Leading up to this trip I considered myself to be a competent caster. Put a 5-weight in my hand, tell me where to put the fly and 9 times out of 10 I'll get it there. Give me a 10-foot 7-weight and I'll hit a trashcan lid at 60 ft. with an off-shoulder roll cast. Apparently though the transitive property doesn't apply to fly fishing, because I couldn't cast a 12-weight to save my life. So, in hindsight it was probably a good thing that Brett was on the bow first when on the second day of the trip we ran into a massive school of 100+ pound tarpon.
Seeing a school of adult tarpon rolling on the surface would probably unnerve even your average non-angler... It sent me into a heart-throbbing panic and i wasn't even the one casting. So as I watched Brett and tried to capture the first fish of the trip on film, here's what I remember it going down...
1. Half-way through the retrieve the line goes tight. The surface explodes and a silver missile flies out of the water with alarming velocity. The monster tail walks the surface for what seems like a few seconds and the water explodes again as the fish disappears.
2. I hear line hissing furiously through the guides as I try to anticipate the fish's next aerial display.
3. Fish goes airborne again and I start snapping.
4. "!!!!!***&&&????" - stream of incoherent obscenities coming from the bow of the boat.
5. "CRACK!!!" - the fish, fly line, and almost every snake guide on the 12-weight rod are gone.
We recouped, tallied the casualties, and rigged up the backup rod. But all this had made me uneasy. Watching that first fish defy gravity as it shattered the surface traveling skyward scared the piss out of me. I thought to myself that if, by the hand of God I could get a fly close to one of these dinosaurs, and heaven forbid if one were to eat it, how the hell was i going to land it?

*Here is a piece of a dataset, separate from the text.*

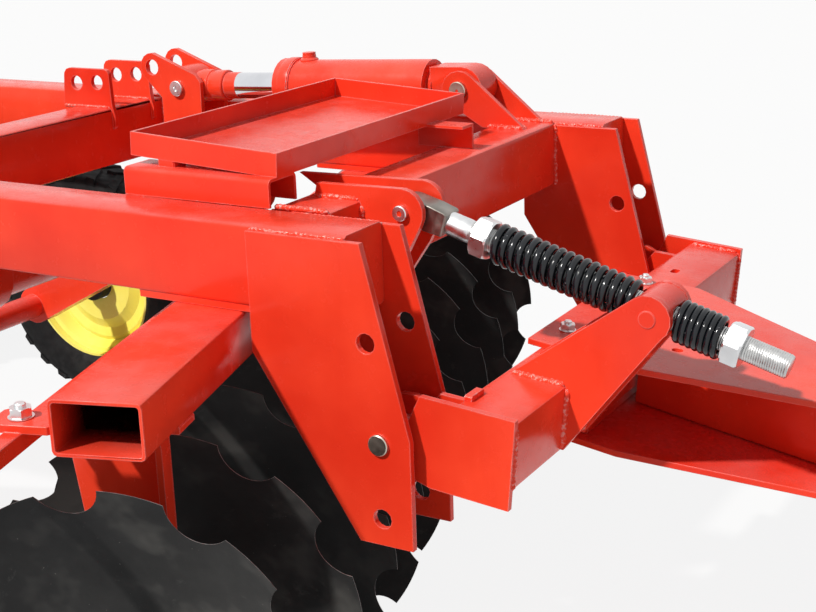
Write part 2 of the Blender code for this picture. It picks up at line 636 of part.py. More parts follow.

The whole thought process gave me a case of the Jello-Knees the likes of which I haven't had since I asked out my 6th grade girlfriend. As much as I wish all this colorful commentary was just me trying to sensationalize the story, I legitimately had a difficult time standing when it was my turn to take the bow.
And sure as shit fish started rolling again. Some of them were uncomfortably close. So close that I wasn't sure that I wanted to hook one for fear that it might jump into the boat. As much as I'd like to say I shined under the pressure of the moment, the truth is I shit down my leg with impressive style. My casting loops were collapsing like folded waterfowl. To say I was getting hot and bothered would be an understatement; I was sweaty and nervous and angry and frustrated and anxious and wondering if I was blowing the best chance I'd ever have at hooking a triple digit tarpon and wondering what the hell I'd signed up for in the first place and whether I could even call myself a fly fisher when I got home after such a pitiful display and maybe it was about time I grew some cajones. And then the line went tight.
It probably lasted all of 3 seconds and truthfully all I can remember is thinking "OH shit oh shit oh shit." I'd liken it to hooking the bumper of a stock car just before the green flag goes up. Dead weight suddenly accelerates to mach 3 before the neurons in your brain have time to get from one cell to the next. During that nano-second the fly line had backlashed around my stripping hand and snapped with an Independence Day caliber "BANG!" It didn't register until after the fact that I'd felt like my arm was going to be pulled through the stripping guide and that if that had happened I probably could've ridden that fish all the way to Cuba.